The example I use in this article is a simple order fulfillment application available as the flowing-retail sample application with source code on GitHub. The cool thing about flowing-retail is that it implements different architecture alternatives and provides samples in different programming languages. All examples use a workflow engine, either Camunda BPM or Zeebe. But you can transfer the learnings to other tools — I simply know the tools from my own company best and have a lot of code examples readily available.

Let’s assume you want to implement some business capability (e.g. order fulfillment when pressing an Amazon like dash button) by decoupled services:

Track or manage? Choreography or Orchestration?

One of the first questions is typically around orchestration or choreography, where the latter is most often treated as the better option (based on Martin Fowler’s Microservices article). This is typically combined with an Event-driven architecture.

In such a** choreographed architecture** you emit so-called domain events, and everybody interested can act upon these events. It is a broadcast. The idea is that you can simply add new microservices which listen to events without changing anything else. The workflow as such is nowhere explicit but evolves as a chain of events being sent around. The danger is that you lose sight of the larger scale flow, in our example the order fulfillment. It gets incredibly hard to understand the flow, to change it or also to operate it. And even answering questions like “Are there any orders overdue?” or “Is there anything stuck that needs intervention?” is a challenge. I discuss this in my talk Complex event flows in distributed systems (recorded e.g. at QCon New York or DevConf Krakow).

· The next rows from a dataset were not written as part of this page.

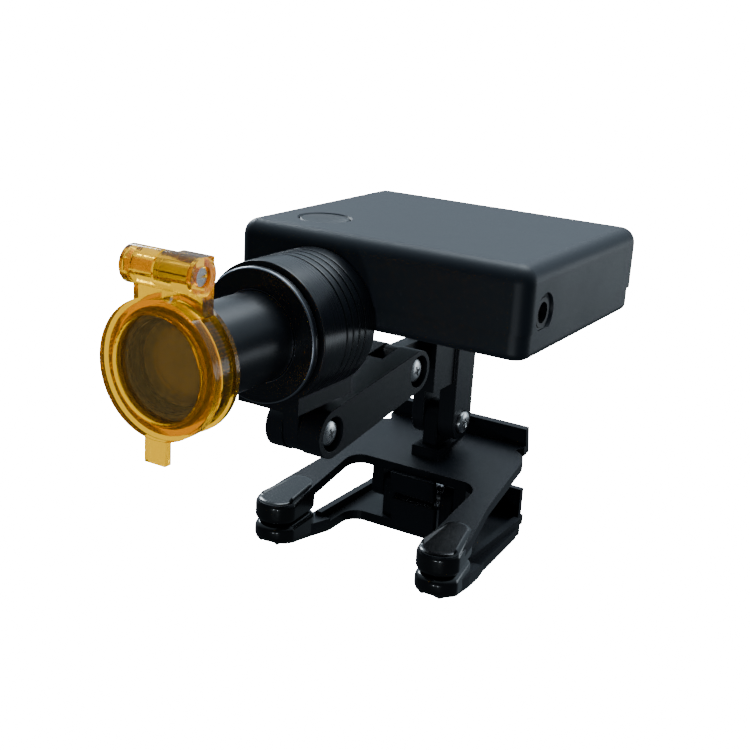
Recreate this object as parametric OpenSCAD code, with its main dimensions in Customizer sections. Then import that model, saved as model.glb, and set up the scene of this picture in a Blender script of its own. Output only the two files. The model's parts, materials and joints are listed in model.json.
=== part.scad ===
// Clip-on wireless headlight with a flip-up curing filter.
// +Z up, the lamp shines towards -Y, and the origin is the grip point between the four clip tips.

/* [Case] */
// Width of the battery case, along X
case_w = 57; // [54:0.5:62]
// Depth of the battery case, along Y
case_d = 49.6; // [48:0.2:54]
// Height of the battery case
case_h = 15.8; // [15.4:0.2:18]
// Radius of the case's corners and upper edges
case_r = 3; // [2.4:0.1:3.4]
// Height of the lower cover up to the seam
seam_h = 4.6; // [4:0.2:5.4]
// Wall thickness of both case shells
wall = 1.6; // [1.4:0.1:1.8]

/* [Lamp] */
// Height of the lamp axis above the grip point
lamp_z = 50.4; // [49:0.1:51]
// Radius of the grooved collar
collar_r = 12.2; // [12:0.1:12.6]
// Length of the grooved collar
collar_l = 15.5; // [15:0.1:16]
// Radius of the smooth barrel
barrel_r = 7.6; // [7.4:0.1:7.8]
// Outer radius of the filter ring
ring_r = 10.95; // [10.8:0.05:11.1]

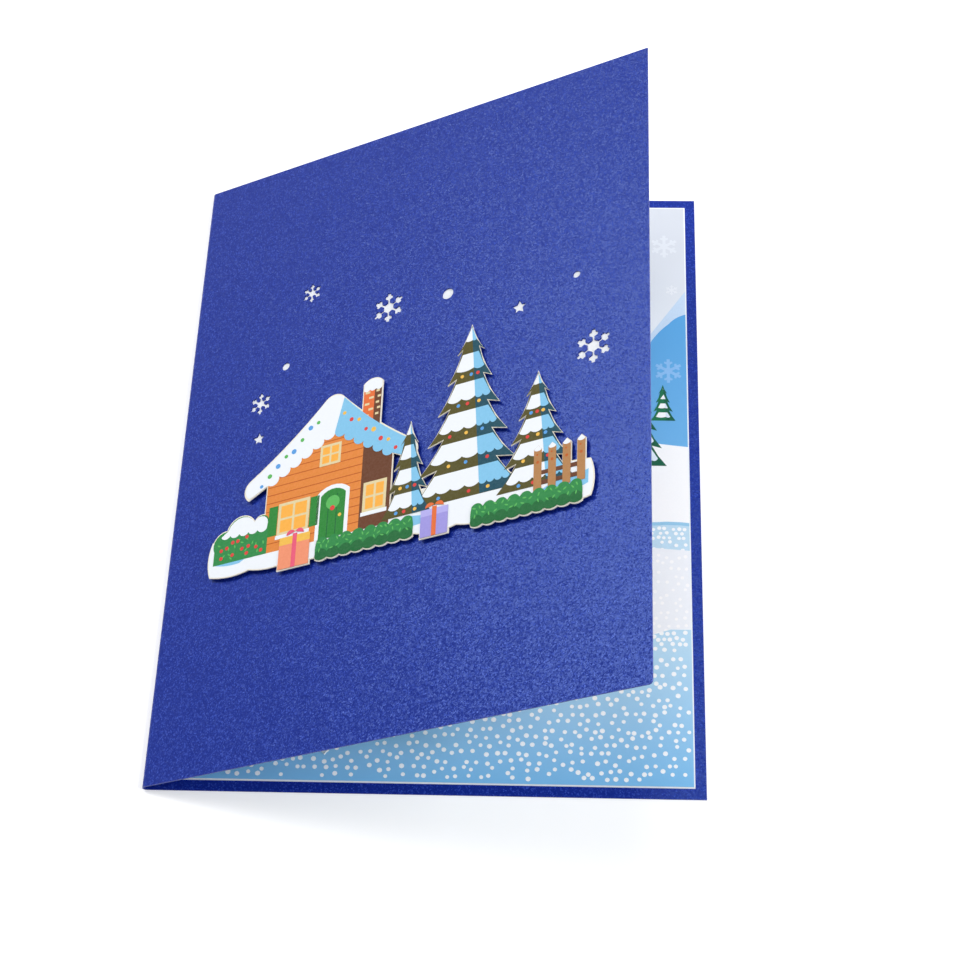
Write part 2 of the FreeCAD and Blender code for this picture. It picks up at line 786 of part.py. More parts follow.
def make_popup_cottage():
    """A cottage with its corner at the crest, a snowy roof, windows and a low hedge."""
    body = popup_sheet("popup_cottage", "Dims.cottage_reach", "Dims.cottage_bottom",
                       "Dims.cottage_hedge", "Dims.cottage_top")
    reach = size("cottage_reach")
    hedge = size("cottage_hedge")
    wall = size("cottage_half_width")
    eave = size("cottage_wall_top")
    roof_edge = wall + size("cottage_overhang")
    drop = size("cottage_eave_depth") / 2
    top = size("cottage_top")
    waste = [
        (reach + BEYOND, hedge),
        (reach + BEYOND, top + BEYOND),
        (crest_flat(), top + BEYOND),
        (crest_flat(), top),
        (roof_edge, eave + drop, POPUP_ROOF_SAG),
        (roof_edge, eave - drop, POPUP_ROOF_SAG),
        (wall, eave),
        (wall, hedge + size("cottage_hedge_rise")),
        (reach - size("popup_edge_slope"), hedge, POPUP_EDGE_SWELL),
    ]
    cut_panels(body, "Dims.cottage_reach", [waste], "edge")
    width = size("cottage_window_width")
    height = size("cottage_window_height")
    bar = size("cottage_bar")
    pane = (width - bar) / 2
    sill = size("cottage_window_sill")
    panes = []
    for left in (wall / 2 - width / 2, wall / 2 + bar / 2):
        for foot in (sill, sill + (height + bar) / 2):
            panes.append(rectangle(left, foot, pane, (height - bar) / 2))
    cut_panels(body, "Dims.cottage_reach", panes, "window")
    return body


def make_popup_fence():
    """A picket fence, nearest to the opening, on a snowy kerb."""
    body = popup_sheet("popup_fence", "Dims.fence_reach", "Dims.fence_bottom",
                       "Dims.fence_rail_top", "Dims.fence_top")
    reach = size("fence_reach")
    rail_top = size("fence_rail_top")
    top = size("fence_top")
    width = size("picket_width")
    gap = size("picket_gap")
    shoulder = top - width * PICKET_POINT
    edge = crest_flat() + width / 2
    waste = [
        (reach + BEYOND, rail_top),
        (reach + BEYOND, top + BEYOND),
        (crest_flat(), top + BEYOND),
        (crest_flat(), top),
        (edge, shoulder),
        (edge, rail_top),
    ]
    gap_foot = size("fence_bottom") + size("fence_kerb")
    gap_height = rail_top - size("fence_rail_height") - gap_foot
    pickets_beside = int((reach - size("popup_edge_slope") - edge) / (width + gap))
    gaps = []
    for picket in range(pickets_beside):
        gap_left = edge + picket * (width + gap)
        left = gap_left + gap
        waste.append((left, rail_top))
        waste.append((left, shoulder))
        waste.append((left + width / 2, top))
        waste.append((left + width, shoulder))
        waste.append((left + width, rail_top))
        gaps.append(rectangle(gap_left, gap_foot, gap, gap_height))
    cut_panels(body, "Dims.fence_reach", [waste], "edge")
    cut_panels(body, "Dims.fence_reach", gaps, "gap")
    return body


pieces = [
    make_cover(),
    make_liner(),
    make_cover_scene(),
    make_popup_firs(),
    make_popup_cottage(),
    make_popup_fence(),
]
for index, (centre_x, centre_y) in enumerate(FOAM_CENTRES, start=1):
    pieces.append(make_foam_pad(index, centre_x, centre_y))
doc.recompute()

for item in doc.Objects:
    if "Invalid" in item.State or "Error" in item.State:
        raise RuntimeError(f"{item.Label} failed: {item.State}")
for piece in pieces:
    if piece.Shape.isNull() or not piece.Shape.isValid():
        raise RuntimeError(f"{piece.Label} has no valid shape")

os.makedirs("parts", exist_ok=True)
for piece in pieces:
    piece.Shape.exportStep(os.path.join("parts", f"{piece.Label}.step"))
    box = piece.Shape.BoundBox
    print(f"{piece.Label:16s} solids {len(piece.Shape.Solids)}  volume {piece.Shape.Volume:9.2f}"
          f"  x {box.XMin:7.2f} {box.XMax:7.2f}  y {box.YMin:7.2f} {box.YMax:7.2f}"
          f"  z {box.ZMin:6.2f} {box.ZMax:6.2f}")
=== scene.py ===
import math
import random

import bmesh
import bpy
from mathutils import Euler, Matrix, Vector


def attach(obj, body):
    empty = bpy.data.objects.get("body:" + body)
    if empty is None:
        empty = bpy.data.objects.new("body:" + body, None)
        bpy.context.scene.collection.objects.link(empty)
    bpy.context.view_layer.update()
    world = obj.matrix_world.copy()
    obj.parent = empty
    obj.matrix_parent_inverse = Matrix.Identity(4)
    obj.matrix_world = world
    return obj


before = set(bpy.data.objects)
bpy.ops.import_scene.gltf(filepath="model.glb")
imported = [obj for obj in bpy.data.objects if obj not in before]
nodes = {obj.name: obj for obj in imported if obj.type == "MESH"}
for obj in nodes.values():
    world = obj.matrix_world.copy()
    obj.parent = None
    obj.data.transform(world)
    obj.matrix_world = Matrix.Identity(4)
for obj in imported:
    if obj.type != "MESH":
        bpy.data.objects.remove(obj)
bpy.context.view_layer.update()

MM = 0.001

# The card, in millimetres: x runs from the spine edge and y from the bottom edge of each panel.
CARD_WIDTH = 150
CARD_HEIGHT = 200
CARD_THICKNESS = 0.4
FOLD_OUTER = 1.2
OPENING = math.radians(27)
LINER_THICKNESS = 0.25
LINER_MARGIN = 3
FOAM_THICKNESS = 1.0
SCENE_THICKNESS = 0.35

# The raised winter scene, as the CAD source cuts it.
GROUND_LEFT = 16.2
GROUND_RIGHT = 133.8
GROUND_SCALLOPS = 9
CABIN_LEFT = 33
CABIN_WIDTH = 41
CABIN_FLOOR = 62
CABIN_EAVE = 84
CABIN_RIDGE = 108.5
CABIN_OVERHANG = 6
ROOF_SNOW = 3.2
CHIMNEY_CENTRE = 66
CHIMNEY_WIDTH = 6.4
CHIMNEY_TOP = 111
FIR_TAPER = 0.6
FIR_NOTCH = 0.62
FIR_DROOP = 0.14
FIR_SAG = 0.05

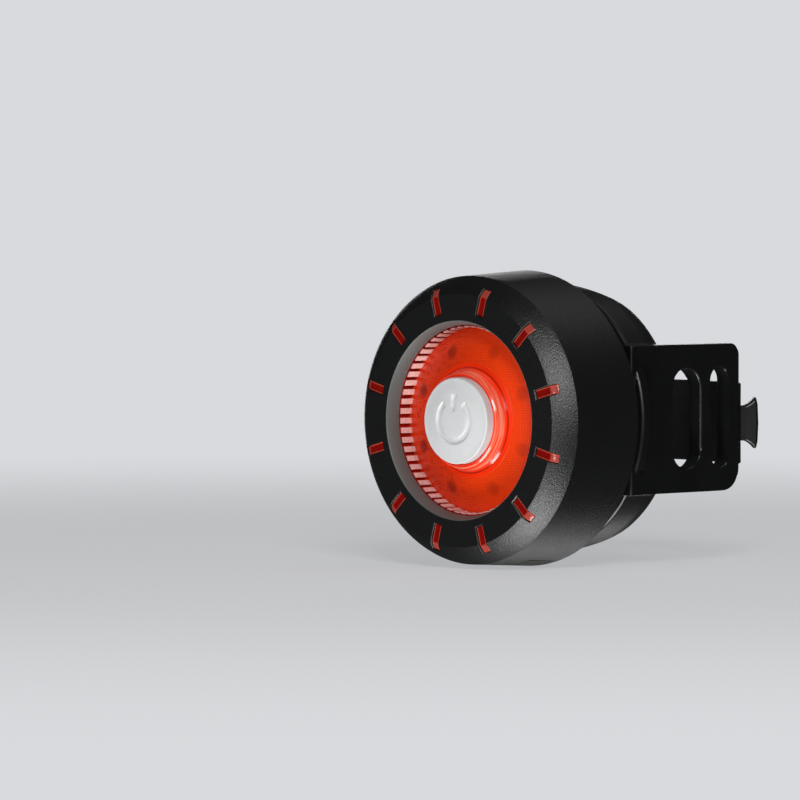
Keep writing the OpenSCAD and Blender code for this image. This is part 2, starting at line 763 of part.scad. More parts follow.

You can find a working example of a pure choreography here: https://github.com/berndruecker/flowing-retail/tree/master/kafka/java/choreography-alternative

Tracking

An easy fix can be to at least track the flow of events. Depending on the concrete technical architecture (see below), you could probably just add a workflow engine reading all events and check if they can be correlated to a tracking flow. I discussed this in my talk Monitoring and Orchestration of Your Microservices Landscape with Kafka and Zeebe (recording from Kafka Summit San Francisco).

Flowing-retail shows an implementation example using Kafka and Kafka-Connect: https://github.com/berndruecker/flowing-retail/tree/master/kafka/java/choreography-alternative/zeebe-track and https://github.com/berndruecker/kafka-connect-zeebe.

A journey towards managing

This is non-invasive as you don’t have to change anything in your architecture. But it enables you to start doing things, e.g. in case an order is delayed:

Typically, this leads to a journey from simply tracking the flow towards really managing it:

Mix choreography and orchestration

A good architecture is usually a mixture of choreography and orchestration. To be fair, it is not easy to balance these two forces without some experience. But we saw a lot of evidence that this is the right way to go, so it is definitely worth investing the time. Otherwise your choreography, which on the whiteboard was a graceful dance of independent professionals, typically ends up in more like a chaotic pogo:

In the flowing-retail example, that also means you should have a separate microservice for the most important business capability: the customer order!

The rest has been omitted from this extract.